Dr Schulz and his wife Paula, a Lutheran teacher and published and award-winning poet, live several miles inland from Concordia University Wisconsin.
Chaplain Craig Muehler, retired U.S. Navy Captain, serves as the director of The Lutheran Church---Missouri Synod Ministry to the Armed Forces. He has held that position since August 2014, after retiring as deputy chaplain of the U.S. Marine Corps. He was commissioned in 1986 as a Chaplain Candidate and moved on to serve as a Navy Chaplain from 1988 to 2014. Muehler received his MDiv from Concordia Seminary, St. Louis, in 1988, and his Master of Theology from Trinity International University in Deerfield, Ill., in 2001.
Keeya Vawar is a survivor of sex trafficking in the early 90’s. A powerful voice of hope in a growing ecosystem of despair, Keeya’s motivation and passion for empowering youth and women of all ages is inextricably linked to her own story of hardship and survival against insurmountable odds.
As an author, speaker, and advocate, she connects viscerally with audiences large and small and is known for her uncanny ability to help others make real emotional connections with otherwise obscure realities. Keeya’s current work is centered on advocacy and collaboration with organizations that rescue women and children from the sex trafficking industry.
She works directly with women who have exited “the life”, speaks at schools and organizations locally, nationally. Her advocacy work is international. She recently published her first book on Amazon One Thousand Elsewhere: A True Survival Story which details her struggles as a teenage runaway being trafficked by a famous record producer in Atlanta, Georgia. Keeya has been a wife and mother for 20 years and resides in Texas with her family.

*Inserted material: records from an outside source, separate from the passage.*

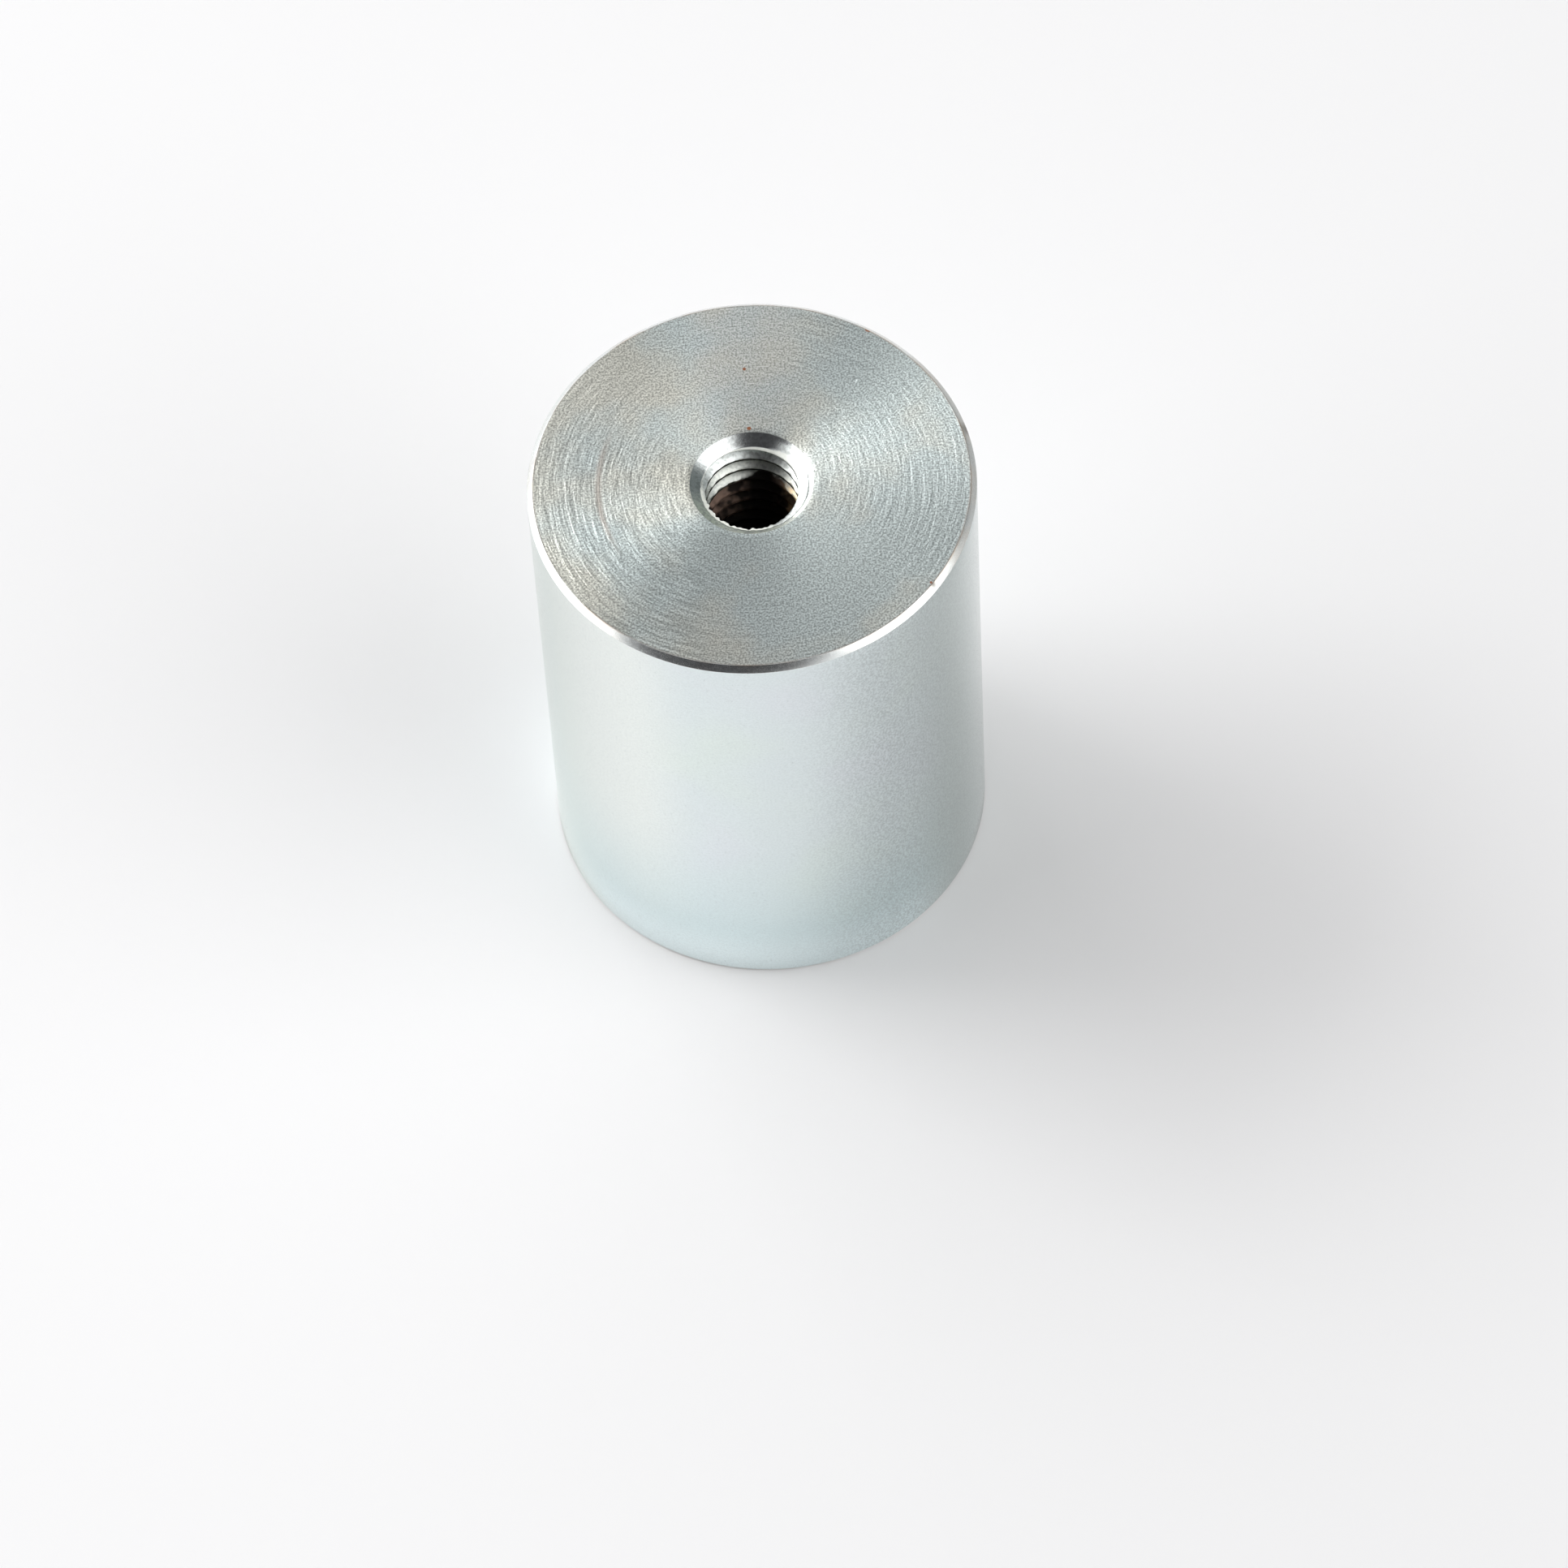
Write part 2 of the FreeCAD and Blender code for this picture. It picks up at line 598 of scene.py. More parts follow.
        # painted glint and shade along the tool marks
        contrast = w.span(w.step(rings, *self.scores), self.painted_glint_depth, -self.painted_glint_depth)
        painted_glints = w.plus(1.0, w.times(self.painted_glints.share(w, w.x), contrast))
        plate_with_painted_light = w.node("ShaderNodeVectorMath", self.hue(w, grain["Cloud"]), operation="SCALE")
        w.feed(plate_with_painted_light.inputs["Scale"], w.times(speckle, self.level(w), painted_glints))
        return plate_with_painted_light.outputs["Vector"]

    def stains(self, w: Finish, cloud: Socket) -> Socket:
        """Shares out the brown stains: an arc at the left, and a thin line round the rim.

        Args:
            w: the finish.
            cloud: broad clouds, from 0 to 1.

        Returns:
            The socket of the stain's share.
        """
        off_arc = w.math("ABSOLUTE", w.less(w.radius, self.arc_radius))
        arc = w.times(w.step(off_arc, self.arc_width, 0.0), w.step(w.x, *self.arc_edge), self.arc_share)
        rim = w.times(w.step(w.radius, *self.rim_edge), self.rim_share)
        return w.times(w.most(arc, rim), w.step(cloud, *self.stain_clouds))

    def material(self, effects: Effects) -> bpy.types.Material:
        """Builds the finish: rings that scatter light across them, stains and rust.

        Args:
            effects: the shared effects.

        Returns:
            The material.
        """
        w = Finish("turned_zinc_face", Anisotropic=0.85, Anisotropic_Rotation=0.25)
        grain = w.shared(effects.plating, Grain=7000.0, Cloud=170.0)
        rings = w.shared(effects.turning, Rings=7000.0, Breaks=5.0)["Height"]
        bold = w.shared(effects.turning, Rings=3300.0, Breaks=4.5)["Height"]
        plate = self.metal(w, grain, rings)
        stained = w.blend(self.stains(w, grain["Cloud"]), plate, self.stain)
        amount = w.most(*(dot.share(w) for dot in self.rust_dots))
        rust = w.shared(effects.rust, Amount=w.less(amount, self.rust_onset))
        satin = w.span(w.step(w.radius, *self.roughness_edge), *self.roughness)
        nicked = w.less(rings, w.times(self.nick.share(w), self.nick_depth))
        wings = w.span(w.step(w.math("ABSOLUTE", w.x), *self.bold_edge), *self.bold_share)
        speckle = w.times(grain["Grain"], self.grain_share)
        return w.give(
            Base_Color=w.blend(rust["Mask"], stained, self.rust),
            Metallic=w.less(1.0, w.times(rust["Mask"], self.rust_dullness)),
            Roughness=w.plus(satin, w.span(grain["Grain"], *self.roughness_grain)),
            Normal=w.bump(w.plus(nicked, w.times(bold, wings), speckle), self.relief),
        )


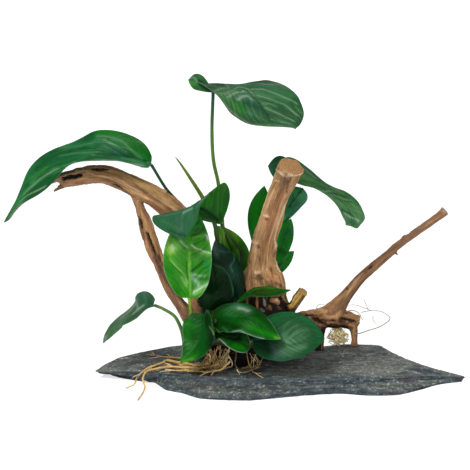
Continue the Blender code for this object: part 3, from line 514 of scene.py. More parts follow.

Rev. Michael W. Salemink began serving as executive director-elect of Lutherans For Life in August 2015 and became executive director on January 1, 2016. He received a BA in theology from Concordia University Chicago, River Forest, Illinois, in 1999 and a Master of Divinity from Concordia Theological Seminary, Fort Wayne, Indiana, in 2003. He has served as pastor of St. John’s Lutheran Church, Webster, Minnesota, (2003-2005) and as associate pastor of St. James Lutheran Church and School in Lafayette, Indiana (2005-2015). Pastor Salemink and his wife, Heather, have been married since 2000 and reside in St. Louis, Missouri, where they attend Immanuel Lutheran Church, Olivette, with their three sons: Christian, Nathan, and Luke.